As a wilderness guide for almost 30 years, Czajkowski maintained a revolving duo of canines to support her extraordinary backcountry adventures. In her forthcoming semi-autobiographical book, Harry: A Wilderness Dog Saga, we are introduced to the dogs that supported her three-decade long guiding career and given the stories not only of their lives, but of Chris’ life through the dogs’ perspectives.
As a wilderness guide in a remote area of the Chilcotin region of British Columbia, Czajkowski depended on her dogs for safety, companionship and physical labour. In turn, these dogs were able to live a wildly free existence.
From encounters with porcupines, caribou, bears and wolves, to running and bushwhacking mountain paths and enjoying spring ice break or summer swims, it’s evident that Czajkowski’s dogs lived an incredible life. And so has Czajkowski.

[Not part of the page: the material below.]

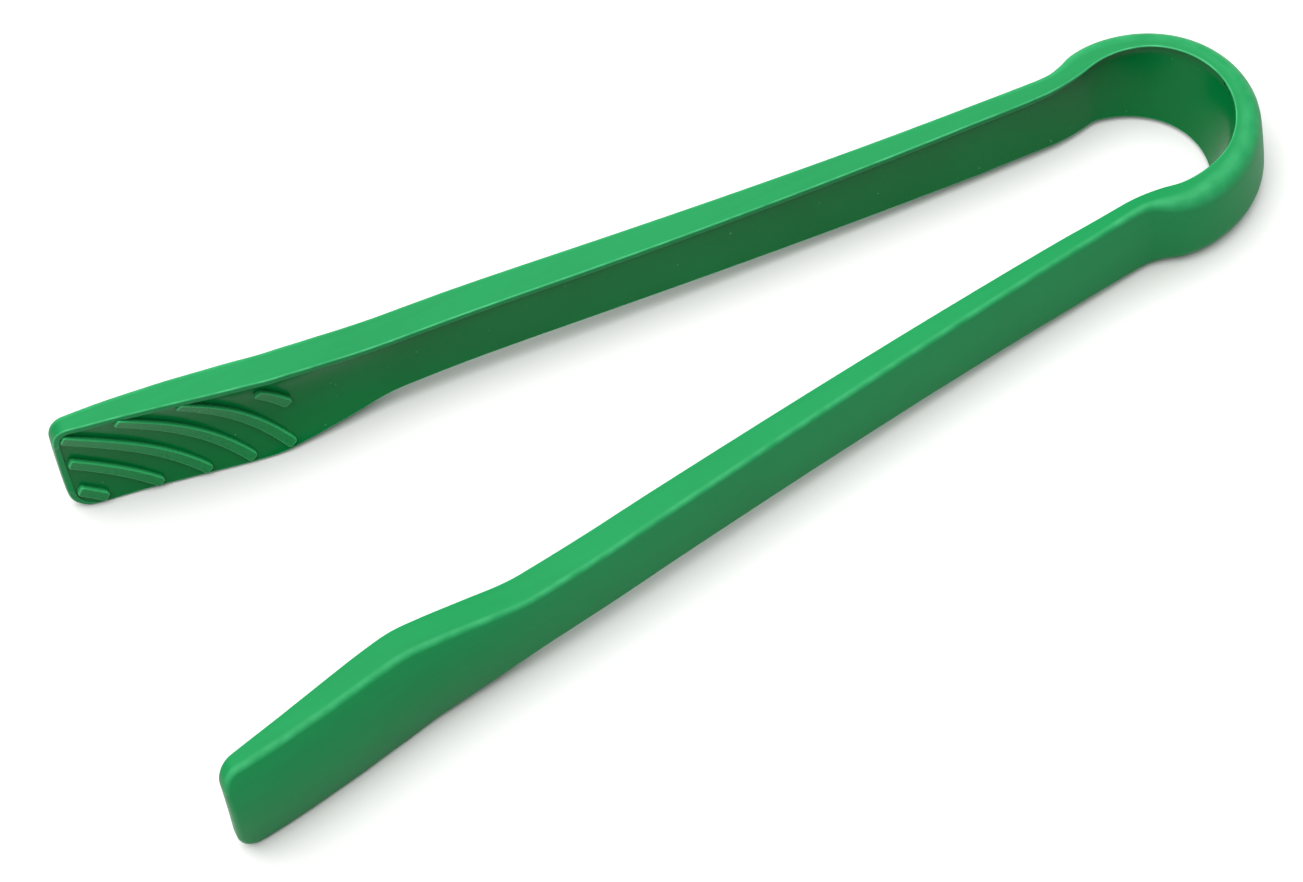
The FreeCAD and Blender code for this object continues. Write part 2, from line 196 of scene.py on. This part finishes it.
def inner_face(x, v):
    """The inside of the tongs at height v: cupped in the jaws and leaning in the bow."""
    up = 1 if v > 0 else -1
    cupped = -along(CUP, x) * (v / full_height(x, up)) ** 2
    top = full_height(x, 1)
    rim, crease, foot = along(RIM_OUT, x), along(CREASE_OUT, x), along(FOOT_OUT, x)
    crease_v = top - CREASE_DEPTH
    if v > crease_v:
        return cupped + crease + (rim - crease) * min((v - crease_v) / CREASE_DEPTH, 1.0)
    return cupped + foot + (crease - foot) * (v + top) / (crease_v + top)


def outer_face(x, v):
    up = 1 if v > 0 else -1
    share = (v / full_height(x, up)) ** 2
    return along(OUTER, x) - along(CUP, x) + along(CROWN, x) * (1 - share)


def quarter(count):
    """Angles from 0 to a right angle."""
    return [math.pi / 2 * step / (count - 1) for step in range(count)]


def lip_at(x, up):
    return along(UPPER_LIP if up > 0 else LOWER_LIP, x)


def drop_factor(x, up):
    """The long edges slope down a little from the outside to the inner rim."""
    return along(RIM_DROP, x) / full_height(x, up)


def skin_behind(x, share):
    """Thickness of the skin behind the core, from its middle (share 0) to its edges (share 1)."""
    return max(along(EDGE_WIDTH, x), SKIN_WALL) * (0.3 + 0.7 * share ** 2) + SKIN_BACK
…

While this is a story about dogs as told through the lovable perspective of her canines, the central character in every tale is the (real) author herself. Trailing her through a 30-year off-the-grid career, the dogs observe Czajkowski and her successes and misfortunes along the way. Through their canine interpretations we see her the years her small business expanded with new solar-powered cabins, and later got Internet(!); the years they were evacuated because the wildfires got too close and, over time, the many relationships she built with her seasonal community. Also evident: Czajkowski’s joy in the natural world, especially the wildflowers of the mountains (something the dogs never cease to be confused by).
The dogs, of course, are also the subject of those trials and tribulations at times. Injuries and illnesses are part of life, and living in remote areas amplifies their emergency. It’s particularly apparent in these times that Czajkowski’s relationship with her dogs is much more than pragmatic: they are her pack. Her trust in these animals is with dedicated respect and care.
True to how one may assume a dog’s perspective could be, Harry: A Wilderness Dog Saga is written with simple dialogue in a straightforward fashion. It’s an interesting choice to write a book through an animal’s view, and this one hits a lot of humourous notes in doing so. At times the canine intonations may be overly abundant, but dog lovers will adore those sentiments and the many quizzical anecdotes on human behaviour keep the tone light and playful. And that’s what Czajkowski’s novel does best: advocates for us to nakedly observe the wonder of the world, uninhibited by the noise of human conclusions.
With many seasons out in the wild, Chris Czajkowski’s story may inspire you to get out the door and blaze your own mountain trail. But until then, get away from the crowds in this secondhand (erm, …paw) account, and run free, even just for a few pages.